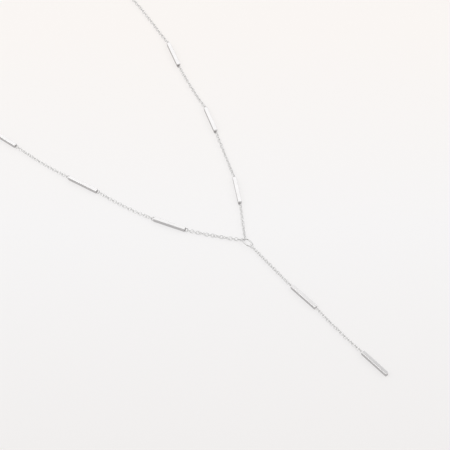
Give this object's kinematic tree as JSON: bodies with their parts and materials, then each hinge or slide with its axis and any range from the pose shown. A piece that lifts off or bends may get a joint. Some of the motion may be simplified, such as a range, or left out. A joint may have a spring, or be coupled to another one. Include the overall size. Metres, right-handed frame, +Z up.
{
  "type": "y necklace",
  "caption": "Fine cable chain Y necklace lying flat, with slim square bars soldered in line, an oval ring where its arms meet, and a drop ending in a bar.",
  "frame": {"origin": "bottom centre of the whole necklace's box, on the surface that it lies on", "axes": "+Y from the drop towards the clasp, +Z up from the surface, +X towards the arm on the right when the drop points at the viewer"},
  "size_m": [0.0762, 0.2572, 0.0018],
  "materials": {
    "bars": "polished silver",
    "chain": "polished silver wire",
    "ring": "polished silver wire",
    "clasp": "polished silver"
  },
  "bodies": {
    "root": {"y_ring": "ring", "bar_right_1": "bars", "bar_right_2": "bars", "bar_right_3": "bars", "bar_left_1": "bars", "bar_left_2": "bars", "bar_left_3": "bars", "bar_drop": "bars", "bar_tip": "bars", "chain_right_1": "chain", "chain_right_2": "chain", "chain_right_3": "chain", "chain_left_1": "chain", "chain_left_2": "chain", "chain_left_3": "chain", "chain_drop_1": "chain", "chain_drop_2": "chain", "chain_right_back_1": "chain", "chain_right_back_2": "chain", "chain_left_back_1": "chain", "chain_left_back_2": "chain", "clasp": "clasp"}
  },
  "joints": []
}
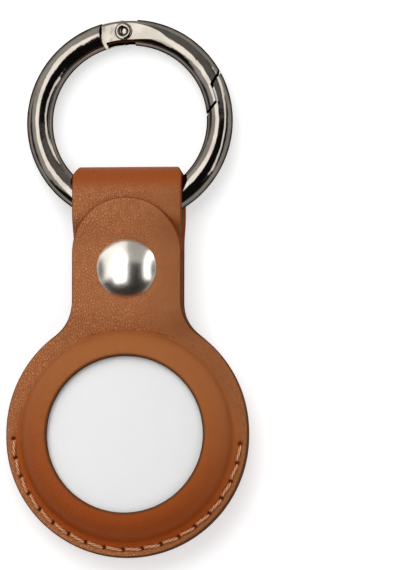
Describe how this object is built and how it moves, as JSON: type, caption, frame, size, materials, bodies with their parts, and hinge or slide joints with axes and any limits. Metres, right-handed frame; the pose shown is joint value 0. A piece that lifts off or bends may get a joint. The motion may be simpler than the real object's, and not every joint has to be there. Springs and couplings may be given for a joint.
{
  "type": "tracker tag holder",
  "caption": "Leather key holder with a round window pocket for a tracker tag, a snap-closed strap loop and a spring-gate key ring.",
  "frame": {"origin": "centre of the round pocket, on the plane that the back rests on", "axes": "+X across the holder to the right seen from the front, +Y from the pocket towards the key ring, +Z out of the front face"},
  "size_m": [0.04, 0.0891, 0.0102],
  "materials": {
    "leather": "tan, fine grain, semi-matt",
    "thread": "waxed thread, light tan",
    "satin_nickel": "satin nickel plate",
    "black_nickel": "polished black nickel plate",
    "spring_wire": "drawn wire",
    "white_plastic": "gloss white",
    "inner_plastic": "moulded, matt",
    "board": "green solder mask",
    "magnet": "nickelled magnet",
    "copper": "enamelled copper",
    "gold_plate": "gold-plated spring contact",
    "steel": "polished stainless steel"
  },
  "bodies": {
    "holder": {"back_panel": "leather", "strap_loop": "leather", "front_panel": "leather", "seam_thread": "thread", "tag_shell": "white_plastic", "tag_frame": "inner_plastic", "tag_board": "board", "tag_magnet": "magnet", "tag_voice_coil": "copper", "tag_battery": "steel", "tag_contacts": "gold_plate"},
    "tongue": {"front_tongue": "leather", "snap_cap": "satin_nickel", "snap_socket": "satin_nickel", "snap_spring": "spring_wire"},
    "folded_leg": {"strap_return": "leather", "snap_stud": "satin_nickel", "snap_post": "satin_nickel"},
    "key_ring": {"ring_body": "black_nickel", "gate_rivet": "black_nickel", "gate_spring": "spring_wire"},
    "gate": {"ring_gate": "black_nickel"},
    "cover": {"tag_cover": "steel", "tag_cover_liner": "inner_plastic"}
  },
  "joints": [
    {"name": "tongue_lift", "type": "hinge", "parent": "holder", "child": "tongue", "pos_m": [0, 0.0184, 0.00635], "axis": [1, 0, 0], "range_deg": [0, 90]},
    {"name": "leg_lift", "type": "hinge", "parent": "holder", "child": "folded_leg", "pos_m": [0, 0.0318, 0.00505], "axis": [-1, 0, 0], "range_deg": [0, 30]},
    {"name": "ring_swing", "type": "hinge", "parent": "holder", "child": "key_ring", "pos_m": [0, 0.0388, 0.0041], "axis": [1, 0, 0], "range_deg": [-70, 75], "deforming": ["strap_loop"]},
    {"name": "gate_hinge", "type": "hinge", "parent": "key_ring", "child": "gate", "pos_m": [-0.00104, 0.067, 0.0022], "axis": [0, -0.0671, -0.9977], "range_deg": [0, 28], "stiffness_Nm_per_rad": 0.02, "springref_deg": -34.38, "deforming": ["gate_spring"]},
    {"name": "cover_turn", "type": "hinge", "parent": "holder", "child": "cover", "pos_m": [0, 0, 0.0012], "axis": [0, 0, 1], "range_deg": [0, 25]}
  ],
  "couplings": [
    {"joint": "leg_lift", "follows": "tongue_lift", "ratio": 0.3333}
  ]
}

◆ ◆ ◆ ◆ ◆

### WRITTEN EXERCISE
Track down the lines that include the word "parts" and copy them.

### RESPONSE
Give this object's kinematic tree as JSON: bodies with their parts and materials, then each hinge or slide with its axis and any range from the pose shown. A piece that lifts off or bends may get a joint. Some of the motion may be simplified, such as a range, or left out. A joint may have a spring, or be coupled to another one. Include the overall size. Metres, right-handed frame, +Z up.
Describe how this object is built and how it moves, as JSON: type, caption, frame, size, materials, bodies with their parts, and hinge or slide joints with axes and any limits. Metres, right-handed frame; the pose shown is joint value 0. A piece that lifts off or bends may get a joint. The motion may be simpler than the real object's, and not every joint has to be there. Springs and couplings may be given for a joint.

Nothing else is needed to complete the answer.